Microbial Enhanced Oil Recovery

This week Business Week magazine has a whole special section on oil. Now, I don't usually read magazines like Business Week or the Economist, but my father tells me that in general, BW is a pretty moderate publication. The main article on the issue, "Is there plenty of oil?", is pretty optimistic that there is, but is not entirely dismissive of the idea that there might not be. Of course, then they say something like this, which TOD readers have expressed wariness about before:
But there's little reason to assume that the next five years will simply see a continuation of current trends. Thanks to a combination of higher prices, increased exploration and production spending, and improved technology, oil supplies are poised to grow much faster than they have in recent years. Cambridge Energy Research Associates (CERA), a respected energy consultant, sees 20 or more major new fields coming on line each year through 2010. Altogether those fields could boost worldwide production capacity 15%, from 87.9 million barrels per day to 101.5 million by the end of the decade, CERA estimates. As a result, supply should exceed demand by 7 million bbl. per day, a huge leap from the current cushion of 1 million bbl.
In a companion article called "Tapping Gushers Beneath The Gushers", they run through some methods for recovering oil from mostly depleted wells. These include techniques like supercomputer simulations and CO2 injections. Then, they mention MEOR: microbial enhanced oil recovery. The online version is subscription only, but here are the relevant paragraphs:

The latest idea is called MEOR, for microbial enhanced oil recovery. Various labs around the world are engineering special bugs that generate CO2 biologically, along with detergent-like chemicals that help flush oil out of rocks. The microbes can be cultivated underground or in well-side vats. Because they grow explosively, the Energy Dept., which is funding several research projects, says MEOR technology may be the most cost-effective of all tertiary processes.

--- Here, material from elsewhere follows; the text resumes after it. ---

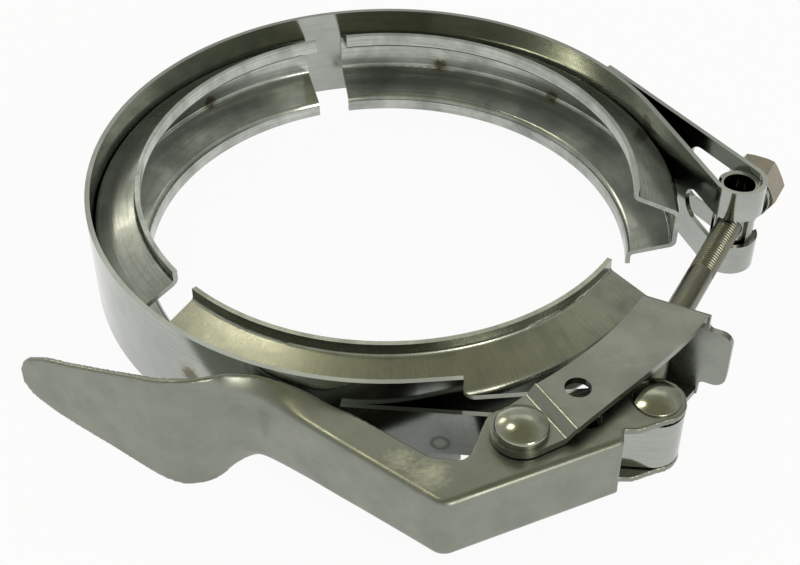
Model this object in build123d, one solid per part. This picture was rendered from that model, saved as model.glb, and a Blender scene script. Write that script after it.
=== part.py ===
from build123d import *
from math import acos, atan2, cos, degrees, hypot, pi, radians, sin, sqrt, tan
import os

os.makedirs("parts", exist_ok=True)

# Quick-release V-band clamp for a round flanged joint of about 125 mm.
# Millimetres. The origin is the centre of the ring, half way up the band.
# +Z is the ring's axis; -Y is the side with the lever, +X the side with the T-bolt.

# Band: one polished stainless strip, 1 inch wide
BAND_R = 73.9            # outer radius of the ring
BAND_T = 1.2             # strip thickness
BAND_HALF = 12.7         # half of the strip's width
BAND_IN = BAND_R - BAND_T

# Retainers: V section pressed from sheet, spot-welded inside the band
RET_T = 1.2
V_DEPTH = 12.0           # from the band's inside to the lips' inside
LIP_TALL = 2.97          # height of each upright lip
FLANK_DEG = 20.0         # slope of each flank of the V
WEB_HALF = 5.4           # height of the web's corner above the middle
RET_BEND = 1.0           # inside radius of the retainer's bends
LEFT_SPAN = (109.0, 218.0)
LEFT_GAP = 7.0           # degrees between the left and the front segment
BACK_GAP = 8.0           # degrees between the left and the back segment
BACK_START = -6.6
FRONT_END = 327.0
BACK_SPAN = (BACK_START, LEFT_SPAN[0] - BACK_GAP)
FRONT_SPAN = (LEFT_SPAN[1] + LEFT_GAP, FRONT_END)
LIP_R = BAND_IN - V_DEPTH
FLANK_RISE = (V_DEPTH - RET_T) * tan(radians(FLANK_DEG))
LIP_HALF = WEB_HALF + FLANK_RISE + LIP_TALL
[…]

MEOR is already used in Venezuela, China, Indonesia, and the U.S. to treat deposits of heavy oil -- a molasses-thick form of oil. Researchers at Oak Ridge National Laboratory hope to develop new armies of bioengineered bugs that can infiltrate underground rocks and turn the gunky stuff into the sweet-flowing crude that erupts like the gushers in Hollywood movies.
(A few petroleum companies, universities and governments that also have descriptions of the process: Cano Petroleum, Mississippi State, Canada.)

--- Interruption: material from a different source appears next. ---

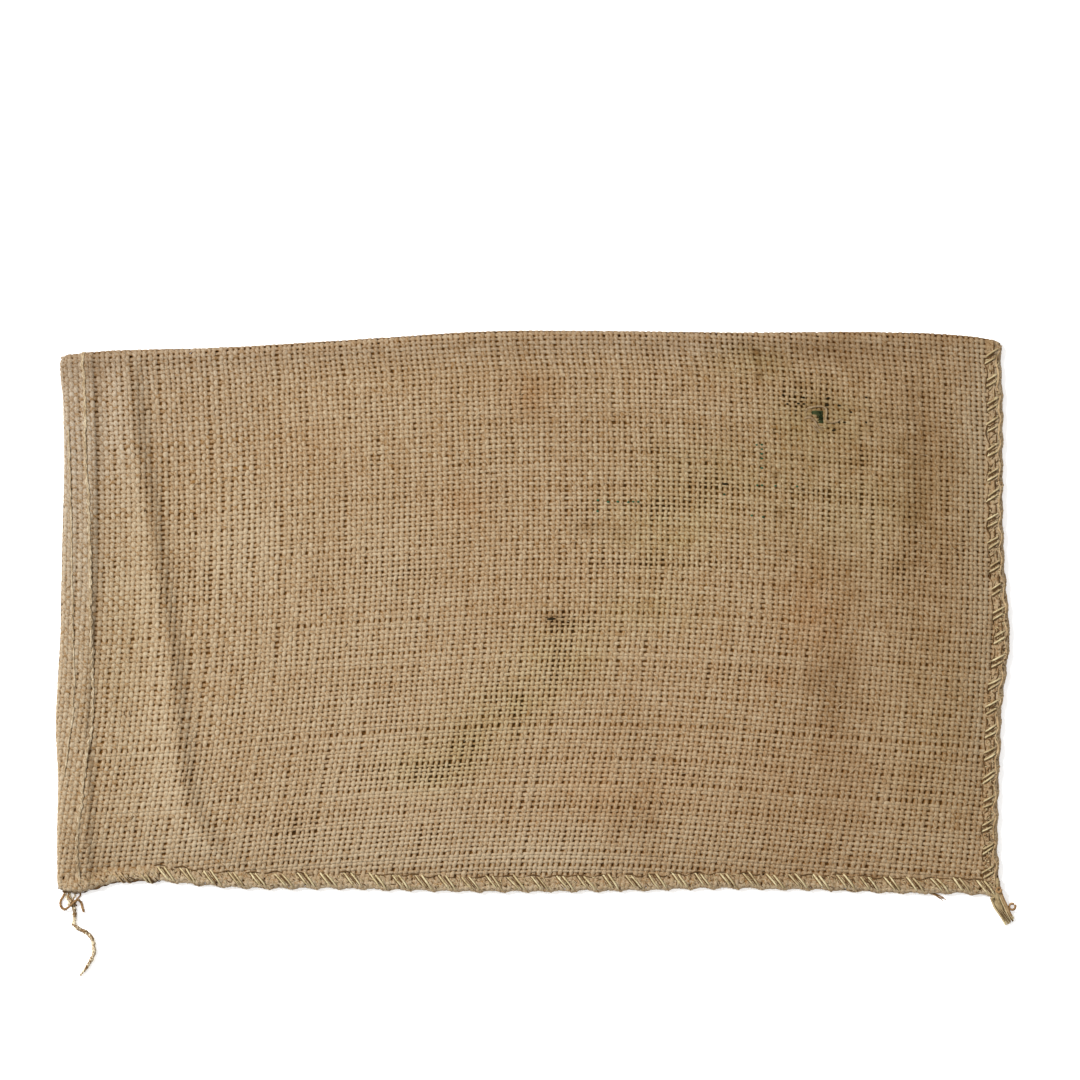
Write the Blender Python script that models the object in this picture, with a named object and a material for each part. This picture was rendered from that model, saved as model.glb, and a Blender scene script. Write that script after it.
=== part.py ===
"""A small burlap sack lying empty on its back, mouth towards -X.

One cut of jute cloth is folded along +Y, overcast down the side seam (-Y) and
across the bottom seam (+X), and hemmed round its open mouth (-X). It rests flat
on z = 0. Ends of the sewing twine stay on two corners. Metres, +Z up.
"""
import bpy
import bmesh
from math import exp, hypot, sqrt
from mathutils import Vector

# Driving dimensions
SACK_LENGTH = 0.500  # nominal, mouth to bottom seam
SACK_WIDTH = 0.295  # nominal, side seam to fold
PLY = 0.0014  # one thickness of cloth
POCKET_GAP = 0.0088  # clear height inside where the sack stands fullest

HEM_WIDTH = 0.0178
HEM_OUTER_STEP = 0.0010  # how far the turned hem stands above the panel
HEM_INNER_STEP = 0.0007  # and into the pocket
HEM_VALLEY_DEPTH = 0.0008
HEM_VALLEY_WIDTH = 0.0035
LIP_ROUNDING = 0.0016

SEAM_WIDTH = 0.0078
SEAM_HEIGHT = 0.0048
SEAM_EDGE_HEIGHT = 0.0021  # height of the seam's outermost line
SEAM_UNDERCUT = 0.0012  # how far inside that line it meets the surface
FOLD_RADIUS = 0.0050
FOLD_EDGE_HEIGHT = 0.0036
FOLD_UNDERCUT = 0.0026
FOLD_FULLNESS = 0.64  # share of the gap that the bend of the fold keeps open
SEAM_PULL = 0.026  # over which the panel climbs away from a seam
FOLD_SLOPE = 0.040
CORNER_RADIUS = 0.0045

POCKET_SEAM_INSET = SEAM_WIDTH + 0.0022
POCKET_FOLD_INSET = 0.0034
POCKET_LEAST_GAP = 0.0006
MOUTH_OVERRUN = 0.012  # how far the pocket's cutter reaches out of the mouth

TWINE_DIAMETER = 0.0018
YARN_DIAMETER = 0.0010
STUB_DIAMETERS = (0.0036, 0.0040, 0.0046, 0.0054, 0.0062, 0.0064)

# The four edges as laid out, each as (along, across): the cloth's real waver.
FOLD_EDGE = (
    (-0.2505, 0.1365), (-0.2242, 0.1391), (-0.1712, 0.1405), (-0.1182, 0.1434),
    (-0.0784, 0.1460), (-0.0254, 0.1492), (0.0276, 0.1497), (0.1071, 0.1487),
    (0.1866, 0.1489), (0.2263, 0.1471), (0.2480, 0.1442),
)
SIDE_SEAM_EDGE = (
    (-0.2523, -0.1450), (-0.2465, -0.1478), (-0.2348, -0.1465), (-0.2215, -0.1424),
    (-0.1977, -0.1418), (-0.1579, -0.1450), (-0.1049, -0.1455), (-0.0254, -0.1471),
    (0.0541, -0.1465), (0.0938, -0.1455), (0.1601, -0.1465), (0.1998, -0.1481),
    (0.2263, -0.1481), (0.2475, -0.1504),
)
MOUTH_EDGE = (
    (-0.1450, -0.2523), (-0.1147, -0.2520), (-0.0882, -0.2512), (-0.0617, -0.2523),
    (-0.0405, -0.2518), (-0.0140, -0.2502), (0.0284, -0.2491), (0.0496, -0.2486),
    (0.0814, -0.2480), (0.1132, -0.2486), (0.1264, -0.2502), (0.1365, -0.2505),
)
BOTTOM_SEAM_EDGE = (
    (-0.1504, 0.2475), (-0.1359, 0.2465), (-0.1147, 0.2459), (-0.0776, 0.2470),
    (-0.0458, 0.2486), (-0.0299, 0.2507), (-0.0140, 0.2523), (0.0125, 0.2507),
    (0.0337, 0.2491), (0.0602, 0.2486), (0.1132, 0.2486), (0.1291, 0.2475),
    (0.1442, 0.2480),
)

# The long crease beside the hem: (across, along), mouth side first going down.
CREASE_LINE = (
    (-0.1400, -0.1450), (-0.1333, -0.1520), (-0.1240, -0.1660), (-0.1079, -0.1776),
    (-0.0941, -0.1829), (-0.0633, -0.1871), (-0.0337, -0.1897), (-0.0061, -0.1935),
    (0.0135, -0.1966), (0.0368, -0.2003), (0.0676, -0.2046), (0.0909, -0.2094),
    (0.1253, -0.2125),
)
CREASE_HEIGHT = 0.0024
CREASE_RISE = 0.013  # width of the slope on the mouth's side
CREASE_DROP = 0.0034  # width of the steep slope beyond the ridge
CREASE_DIP = 0.0007

# Soft hollows and swells of the upper panel:
# (along, across, half length, half width, height)
SWELLS = (
    (0.207, 0.068, 0.009, 0.060, -0.0013),
    (0.165, -0.020, 0.022, 0.070, -0.0008),
    (0.066, -0.085, 0.012, 0.040, -0.0010),
    (-0.028, -0.112, 0.012, 0.028, -0.0008),
    (0.030, 0.062, 0.060, 0.020, -0.0005),
    (-0.090, 0.010, 0.050, 0.060, 0.0007),
    (0.120, 0.030, 0.030, 0.045, 0.0006),
)

# Routes of the loose ends, as (along, across), each from its corner outwards.
TWINE_ROUTE = (
    (-0.2449, -0.1512), (-0.2440, -0.1538), (-0.2429, -0.1574), (-0.2429, -0.1612),
    (-0.2431, -0.1644), (-0.2411, -0.1668), (-0.2381, -0.1681), (-0.2351, -0.1702),
    (-0.2334, -0.1729), (-0.2328, -0.1763), (-0.2327, -0.1799), (-0.2342, -0.1836),
    (-0.2366, -0.1876), (-0.2400, -0.1918),
)
YARN_ROUTE = (
    (-0.2490, -0.1500), (-0.2504, -0.1527), (-0.2499, -0.1556), (-0.2478, -0.1566),
    (-0.2450, -0.1546), (-0.2415, -0.1516), (-0.2395, -0.1530), (-0.2387, -0.1560),
    (-0.2380, -0.1582),
)
STUB_ROUTE = (
    (0.2462, -0.1545), (0.2476, -0.1563), (0.2490, -0.1580), (0.2505, -0.1600),
    (0.2519, -0.1622), (0.2528, -0.1638),
)
YARN_CLEARANCE = 0.0004  # between the yarn and the twine that it crosses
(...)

Anytime I hear about introducing any kind of species--be it bacteria or plant life--into an environment where it didn't exist before, I get uneasy. We all know about kudzu, and perhaps you've heard of the northern snakehead fish (wow, the government has a whole website called invasivespecies.gov!). Can it really be beneficial to inject microbes into the ground and let them grow unchecked at a very fast rate?

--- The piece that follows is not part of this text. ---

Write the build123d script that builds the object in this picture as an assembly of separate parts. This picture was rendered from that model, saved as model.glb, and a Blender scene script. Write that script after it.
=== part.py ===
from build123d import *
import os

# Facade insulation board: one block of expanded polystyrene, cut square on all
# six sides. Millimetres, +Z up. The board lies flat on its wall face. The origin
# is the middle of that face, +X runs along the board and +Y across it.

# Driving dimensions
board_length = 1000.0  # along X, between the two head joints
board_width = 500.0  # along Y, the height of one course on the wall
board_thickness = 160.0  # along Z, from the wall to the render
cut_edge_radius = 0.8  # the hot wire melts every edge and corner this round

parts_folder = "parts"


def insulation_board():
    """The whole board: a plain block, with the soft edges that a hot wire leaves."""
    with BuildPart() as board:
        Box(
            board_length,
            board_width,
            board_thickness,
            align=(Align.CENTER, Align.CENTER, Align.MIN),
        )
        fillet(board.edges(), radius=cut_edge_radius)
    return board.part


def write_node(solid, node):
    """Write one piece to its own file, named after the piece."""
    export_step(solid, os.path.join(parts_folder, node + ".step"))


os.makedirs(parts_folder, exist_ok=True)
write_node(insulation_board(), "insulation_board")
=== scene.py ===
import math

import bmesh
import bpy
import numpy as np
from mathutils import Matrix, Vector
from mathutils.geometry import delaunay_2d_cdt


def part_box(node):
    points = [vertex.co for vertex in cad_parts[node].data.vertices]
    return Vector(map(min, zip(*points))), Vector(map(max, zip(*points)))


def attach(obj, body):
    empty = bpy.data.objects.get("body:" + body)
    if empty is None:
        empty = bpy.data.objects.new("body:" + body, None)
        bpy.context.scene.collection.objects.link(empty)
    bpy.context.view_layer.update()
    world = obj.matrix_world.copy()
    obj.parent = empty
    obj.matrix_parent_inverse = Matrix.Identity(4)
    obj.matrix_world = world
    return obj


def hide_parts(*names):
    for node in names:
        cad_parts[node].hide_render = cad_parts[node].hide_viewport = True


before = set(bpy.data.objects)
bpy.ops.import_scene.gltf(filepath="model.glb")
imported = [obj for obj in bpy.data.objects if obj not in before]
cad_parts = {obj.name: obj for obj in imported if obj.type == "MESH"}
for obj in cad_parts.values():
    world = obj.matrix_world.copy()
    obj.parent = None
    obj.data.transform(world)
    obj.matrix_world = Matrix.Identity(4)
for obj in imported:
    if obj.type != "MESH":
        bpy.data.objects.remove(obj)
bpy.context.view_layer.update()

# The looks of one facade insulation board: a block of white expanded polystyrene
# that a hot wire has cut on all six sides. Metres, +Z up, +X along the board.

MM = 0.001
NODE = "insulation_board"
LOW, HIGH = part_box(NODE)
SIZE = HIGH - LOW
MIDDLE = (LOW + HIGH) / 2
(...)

On the other hand, as the Canadian government website (which also has links in a bibliography) points out (in a section called "Sustainable Development and MEOR"), the use of microbial bacteria may reduce or eliminate the use of chemicals during drilling:
As MEOR reduces or eliminates the need to use harsh chemicals during oil drilling, it is an environmentally compatible method of carrying out tertiary oil recovery. MEOR will become increasingly economically feasible as genetic engineering develops more effective microbial bacteria that may subsist on inexpensive and abundant nutrients.
OK, so far it doesn't sound so bad, aside from my original objection. And in fact it was difficult to find websites listing other environmental drawbacks, but I found these lecture notes which list the following problems:
A. Subsurface water
  • 1. migration of organisms or metabolites into groundwater
B. Wastewater
  • 1. spent fluids due to additional drilling
  • 2. equipment washing
  • 3. brinewater, media, chemicals for pH adjustment
C. Atmospheric Emissions (e.g. H2S)

D. Solid Wastes
  • 1. bacteria in filter solids
So j, what more can you tell us about MEOR?